After this, she took admission in St. Xaviers College, Mumbai to do B.A.

“I used to travel everyday from Ulhasnagar to CST. Everyone used to help, sometimes to cross the road, sometimes to get into the train. But there were few who asked me why I was travelling alone so far and I should study in a college somewhere in Ulhasnagar itself. But I told them that I want to study only in this college and I am comfortable travelling every day for that,” Pranjal said in an interview to ABP Majha.

While doing her graduation, Pranjal and one of her friends read an article about the Indian Administrative Services (IAS) for the first time. She started to develop an interest in taking this up for a career and learnt more about the UPSC entrance exams. A secret dream of becoming an IAS officer took seed. But she wanted to do her best in what she was already doing and hence kept postponing her plans for UPSC.

After finishing her graduation, Pranjal did her MA from JNU, Delhi.


Image Source – India today

She was now ready to start working on her dream career. Pranjal started preparing for UPSC in 2015, along with pursuing her degree in MPhil. Technology played a big role here. She installed software called Job Access with Speech (JAWS), a computer screen reader program that allows blind and visually impaired users to read the screen either with a text-to-speech output or with a Refreshable Braille display.

“It was a long process. I had to get the books, get them scanned and then use JAWS to listen to them. I couldn’t use those hand-written notes which saves time as JAWS only reads printed documents,” said Pranjal.

The next challenge was to find a writer who could match her speed. And Vidushi was the perfect answer. The main exam paper is three hours long. People who have to write it with the help of a writer get four hours to finish.

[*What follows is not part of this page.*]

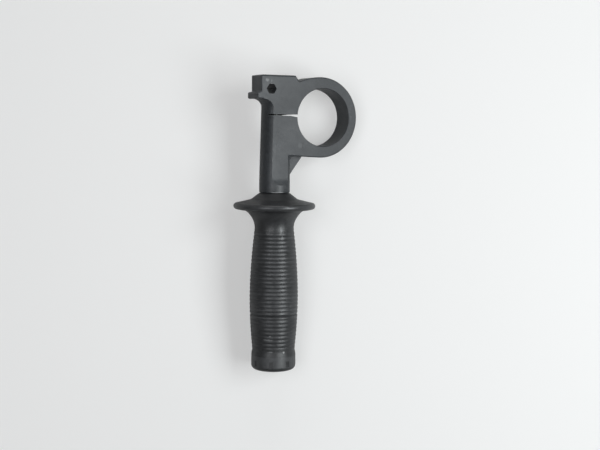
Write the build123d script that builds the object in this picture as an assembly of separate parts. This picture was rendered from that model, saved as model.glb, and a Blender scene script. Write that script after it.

“I had perfect tuning with Vidushi. She would scold me if I slowed down in the exam. It was like I uttered a word and it was on paper,” said Pranjal.

Married to Komal Singh Patil, a cable operator from Ozharkheda, Pranjal gives the entire credit for her success to the immense support from her parents, friends and husband.


Image Source – Prasar Bharti

Pranjal said she is proud of the fact that she attempted each and every question and maintained its quality too in this challenging exam. And she did it without help from coaching classes.

“Study was never a problem for me as I enjoy studying and learning new things each day. But disciplined study was an issue and so I did not take any coaching but went for a test series that disciplined my preparations,” said Pranjal.

Although Pranjal does not know as yet where she will be posted, this brave lady is full of determination and wants to be an inspiring officer. She believes every single individual is important for the betterment of the nation. Pranjal is highly inspired by the writings of Daisaku Ikeda, a Buddhist philosopher from Japan. She reads him every single day and this helps her believe nothing is impossible for her.

“Success doesn’t give inspiration; the struggle behind success gives you the inspiration. But success is important because only then people will be interested to know your struggle. The attitude and the approach to do something matters and each individual can become a building block for a beautiful society,” she concludes.

We wish a great future for this brave girl.